The town is well built with everything to indicate wealth and refinement. One is likely to want to prolong his stay indefinitely and if spurred by inevitable necessity leaves it with regret.
Mt. Lebanon has significance in the areas of religion and education, because it was a major center of Baptist activity in north Louisiana from the 1840's through the 1860's. It was under the leadership of Reverend George W. Bains in the 1840's that this period of religious significance began. Several other churches were established in the area due to the efforts of Bains and his congregation. In 1847 the Baptists in Mt. Lebanon began to take an interest in education. In 1848, the town hosted a large meeting of Baptists from many areas of the state which resulted in the formation of the Louisiana Baptist Convention, which had as its primary goal the promotion of Baptist education. In 1853 the Convention established Mt. Lebanon University, and an associated Female College, both of which functioned successfully until the coming of the Civil War. But neither institution ever really recovered its viability after the war. The Female College burned shortly after the war and went out of existence. The university struggled along for many years, eventually becoming coeducational, before it expired in the early twentieth century. Mt. Lebanon University was one of the direct ancestors of Louisiana College in Pineville. The town enjoyed a brief return to prosperity after the war, but this economic well-being faded after 1884 when the railroad by-passed it.
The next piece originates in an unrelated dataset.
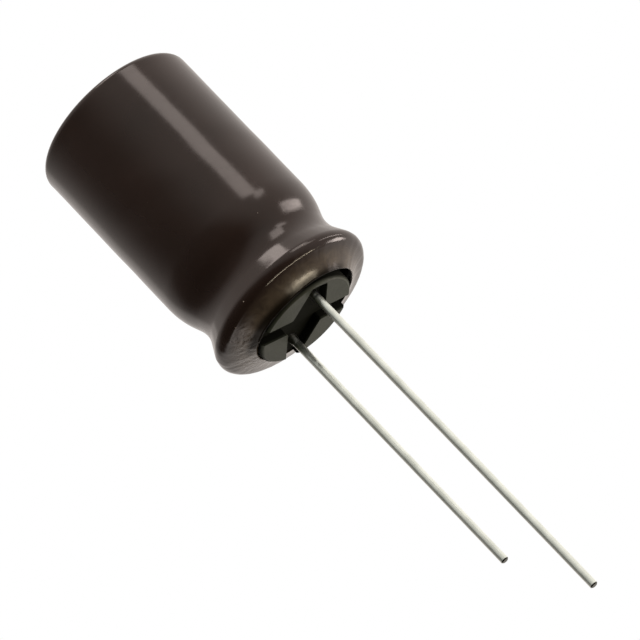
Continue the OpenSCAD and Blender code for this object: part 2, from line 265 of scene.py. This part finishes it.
def moulded_rubber():
    """Compression-moulded butyl rubber: dark grey-green and matt, with the grain of a spark-eroded mould,
    coarser than the real one, so that it shows. The channels between the pads are duller, and painted
    nearly black as shade."""
    material, tree, output = new_material("moulded_butyl_rubber")
    place = add(tree, "ShaderNodeTexCoord").outputs["Object"]
    tone = add(tree, "ShaderNodeTexNoise", inputs={"Vector": place, "Scale": 1000 / 1.5, "Detail": 4.0})
    colour = add(tree, "ShaderNodeMix", {"data_type": "RGBA"},
                 {"Factor": tone.outputs["Fac"], "A": linear("#2b3021"), "B": linear("#3a4030")})
    grain = add(tree, "ShaderNodeTexNoise", inputs={"Vector": place, "Scale": 1000 / 0.15, "Detail": 3.0})
    height = add(tree, "ShaderNodeSeparateXYZ", inputs={"Vector": place}).outputs["Z"]
    # Painted shade: below the pads' tops the channels take a nearly black colour
    raised = add(tree, "ShaderNodeMapRange",
                 inputs={"Value": height, "From Min": 21.2 * MM, "From Max": 21.36 * MM}).outputs["Result"]
    shade = add(tree, "ShaderNodeMix", {"data_type": "RGBA"},
                {"Factor": raised, "A": linear("#12140c"), "B": colour.outputs["Result"]})
    gloss = add(tree, "ShaderNodeMapRange",
                inputs={"Value": grain.outputs["Fac"], "To Min": 0.42, "To Max": 0.6})
    dull = add(tree, "ShaderNodeMapRange",
               inputs={"Value": raised, "To Min": 0.9, "To Max": gloss.outputs["Result"]})
    level = add(tree, "ShaderNodeMapRange", inputs={"Value": raised, "To Min": 0.12, "To Max": 0.33})
    bump = add(tree, "ShaderNodeBump", inputs={"Height": grain.outputs["Fac"], "Distance": 0.006 * MM})
    shader = add(tree, "ShaderNodeBsdfPrincipled",
                 inputs={"Base Color": shade.outputs["Result"], "Roughness": dull.outputs["Result"],
                         "Specular IOR Level": level.outputs["Result"],
                         "IOR": 1.52, "Normal": bump.outputs["Normal"]})
    tree.links.new(shader.outputs["BSDF"], output.inputs["Surface"])
    return material


def tinned_wire(name, tip):
    """Tin-plated copper-clad steel wire, drawn: bright and slightly cloudy, with die lines along it that
    are coarser than real ones, so that they show. The sheared end, at height tip in millimetres, is bare
    and dark."""
    material, tree, output = new_material(name)
    place = add(tree, "ShaderNodeTexCoord").outputs["Object"]
    along = add(tree, "ShaderNodeMapping", inputs={"Vector": place, "Scale": (1.0, 1.0, 0.03)})
    lines = add(tree, "ShaderNodeTexNoise",
                inputs={"Vector": along.outputs["Vector"], "Scale": 1000 / 0.09, "Detail": 3.0})
    cloud = add(tree, "ShaderNodeTexNoise", inputs={"Vector": place, "Scale": 1000 / 1.4, "Detail": 4.0})
    colour = add(tree, "ShaderNodeMix", {"data_type": "RGBA"},
                 {"Factor": cloud.outputs["Fac"], "A": linear("#eaebe4"), "B": linear("#c0c2b8")})
    gloss = add(tree, "ShaderNodeMapRange",
                inputs={"Value": cloud.outputs["Fac"], "To Min": 0.22, "To Max": 0.38})
    bump = add(tree, "ShaderNodeBump", inputs={"Height": cloud.outputs["Fac"], "Distance": 0.05 * MM})
    bump = add(tree, "ShaderNodeBump",
               inputs={"Height": lines.outputs["Fac"], "Distance": 0.0018 * MM,
                       "Normal": bump.outputs["Normal"]})
    height = add(tree, "ShaderNodeSeparateXYZ", inputs={"Vector": place}).outputs["Z"]
    cut = add(tree, "ShaderNodeMapRange",
              inputs={"Value": height, "From Min": (tip - 0.09) * MM, "From Max": (tip - 0.07) * MM})
    colour = add(tree, "ShaderNodeMix", {"data_type": "RGBA"},
                 {"Factor": cut.outputs["Result"], "A": colour.outputs["Result"], "B": linear("#5c5d55")})
    shader = add(tree, "ShaderNodeBsdfPrincipled",
                 inputs={"Base Color": colour.outputs["Result"], "Metallic": 1.0,
                         "Roughness": gloss.outputs["Result"], "Normal": bump.outputs["Normal"]})
    tree.links.new(shader.outputs["BSDF"], output.inputs["Surface"])
    return material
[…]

MAJOR BIBLIOGRAPHICAL REFERENCES

Cook, Philip C., "Mt. Lebanon University in Peace and War," North Louisiana Historical Association Journal, Vol. 9 (Spring 1978), 55-64.
Files of Virginia Yardley and Mt. Lebanon Historical Society concerning history of Mt. Lebanon.
Martin, F. Lestar, "Mt. Lebanon's Historic Houses: A Presentation by Louisiana Tech University’s School of Architecture," North Louisiana Historical Association Journal, Vol. 9 (Spring 1978), 115-124.